Cea, located on the Silver Way, is possibly the most famous of them all. Cea's bread has protected geographical indication. This regulates and protects the traditional, artisan breadmaking technique that dates back to at least the 13th century. There is documentary evidence that the region's ovens existed at that time.

Breads of the I.G.P. Cea bread in the oven (2009)Original Source: Axencia Turismo de Galicia

It is made with wheat flour, water, and salt, which are fermented with the previously prepared starter dough. The process is a laborious one. After kneading it, leaving it to stand, and then dividing it, the loaves are rolled into balls and left to prove three times.  

Breads of the I.G.P. Cea bread in the oven (2013)Original Source: Axencia Turismo de Galicia

Before going into the oven, a deep slit known as the fenda is cut into the dough, which gives it its characteristic shape. The loaves are baked in a granite oven, and the fenda is cut more deeply, which molds the bread into an oval shape.  

Pan of the I.G.P. Cea bread (2006)Original Source: Axencia Turismo de Galicia

The result is a loaf with an intense, wheaty flavor, and a spongy center which is the color of the wheat. The crust is hard and laminated, with a toasted flavor and a golden-brown color. 

Only by tasting it can you appreciate its simplicity and its perfection, achieved by following this centuries-old breadmaking technique. 

Moletes, Galician bread with moña (2021)Original Source: Axencia Turismo de Galicia

Moist and aromatic

The qualities of Galician bread are not the exclusive preserve of any particular town. The bread has certain characteristics that are found across the entire region, and an unmistakable flavor that is mainly due to the variety of wheat known as trigo país, which is traditionally grown in Galicia. Breads with the protected geographical indication of Galician bread must contain at least 25% of this variety of flour.  
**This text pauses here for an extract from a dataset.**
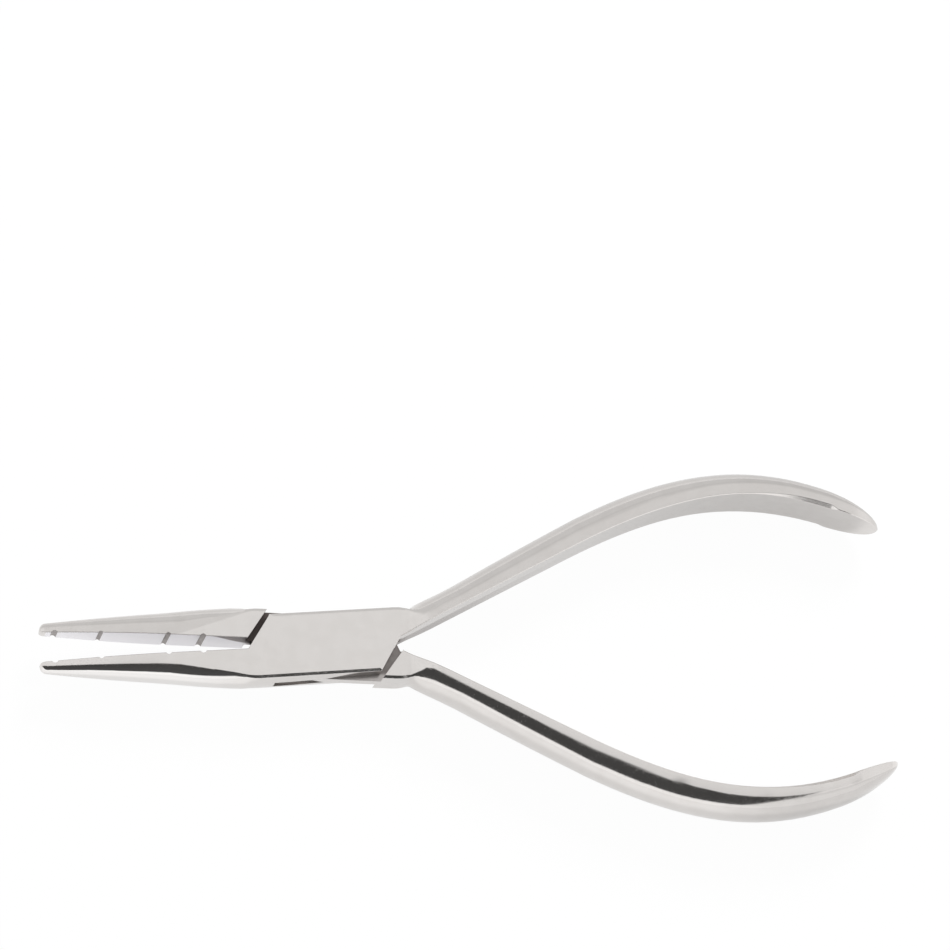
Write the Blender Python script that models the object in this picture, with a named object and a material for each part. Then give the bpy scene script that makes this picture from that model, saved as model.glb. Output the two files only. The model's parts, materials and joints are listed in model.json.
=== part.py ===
"""Wire bending pliers: two crossing halves of a box joint and the pin that they turn on.

The script works in millimetres and the meshes are scaled to metres when they are made.
X runs along the tool, jaws at -X and handles at +X, with the pivot at X = 0, Y = 0.
Y is the direction in which the jaws and the handles spread, and Z is the depth.
The joint's rear face lies on Z = 0, so the pivot's axis leaves the joint at the origin.
The tool is drawn slightly open, as it lies at rest.
"""

import math

import bmesh
import bpy
from mathutils import Matrix, Vector

METRES = 0.001

# Joint
JOINT_DEPTH = 6.5
HALF = JOINT_DEPTH / 2
TONGUE_DEPTH = 1.95
SIDE_CLEARANCE = 0.05
EDGE_HEIGHT = 5.38
UNDERSIDE_RISE = 0.27
TONGUE_TOP = 5.2
TONGUE_BOTTOM = 5.43
EDGE_LEAN = 0.055
EDGE_CHAMFER = 0.2
EDGE_CHAMFER_WIDTH = 0.45
UNDERSIDE_BULGE = 0.5
UNDERSIDE_BULGE_HANDLE = 0.05
REST_OPENING = 6.0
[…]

Neda bread (2021)Original Source: Axencia Turismo de Galicia

Another feature that is always present is a high level of moisture. Wheat shortages during certain periods led bakers to develop a technique that used a lot more water than in other areas: sometimes there are equal parts flour and water, and sometimes even more water is added. 

Neda bread (2009)Original Source: Axencia Turismo de Galicia

The long proving periods (for a slower fermentation process), the manual shaping of the loaves, the use of old stone wood-burning ovens, or newer ovens with a fireproof oven floor, and the long baking time, are characteristic of Galicia's breadmaking technique. 

Pan of the I.G.P. Galician bread (2020)Original Source: Axencia Galega da Calidade Alimentaria

The result is a highly aromatic bread with a slightly acidic taste, with a thick, crusty exterior and a center full of irregular alveoli (holes formed during baking).  

The loaf is usually tall and round, and known as a bolo, molete, or hogaza. It is often made with a topknot, giving it its unmistakable appearance.  

A flat, rounded loaf is known as a bola or torta. It was traditionally the first loaf to be placed in the oven, to lower the temperature.  

A loaf known as a rosca is traditionally shaped into a flat, irregular ring.

And finally, the barra, which is shaped like a baguette and is Spain's most-consumed loaf.

Broa de millo, cornmeal bread (2010)Original Source: Axencia Turismo de Galicia

Bread that's not just bread

The bread known as pan de millo (corn bread) or pan de broa (maize bread) is made by combining wheat flour or rye flour with corn flour. This bread has a dark, dense, moist center. Historically, corn was more accessible to poorer families, who would only eat the softer wheat bread on specific occasions. A verse in a collection of proverbs says, “O pantrigo fíxoo Deus, a broa mandouna facer” (God made wheat bread, he ordered others to make corn bread).

In many ways, the opposite is true today: corn bread is only eaten occasionally, and is often linked to specific festivals such as the Noche de San Juan (St. John's Eve), when it is eaten with grilled sardines. The bread in this image was made with millo corvo, a native variety of black corn.  

Corn pie with cockles (2012)Original Source: Axencia Turismo de Galicia

Dough made with corn is often used for Spanish pasties known as empanadas. These pasties are filled and baked in the oven, in individual but generously sized portions. Empanadas made with corn dough tend to contain a seafood-based filling. The most popular fillings are pilchards (known as xoubas in Galicia), and cockles. 

Meat pie (2012)Original Source: Axencia Turismo de Galicia

Empanadas made with wheat dough are more common. They can be filled with almost anything, and the filling is usually fried and made with plenty of onion. Popular fillings include cuttlefish, cod, a chorizo and spice mix known as zorza, meat, and pancetta. The best-known and most commonly eaten filling is tuna.

Right arch of the Portico of Glory (ca. 1168-1188) by Master MateoThe Catedral de Santiago Foundation

The first documentary reference to an empanada is on Santiago Cathedral's Portico of Glory. In what may be a depiction of gluttony, a person is shown in hell, eating something that looks like an empanada.

Perhaps the artist, Master Mateo, was inspired by the food eaten by 12th-century pilgrims, which would not have differed all that much from what today's pilgrims eat in Compostela's terraces and restaurants.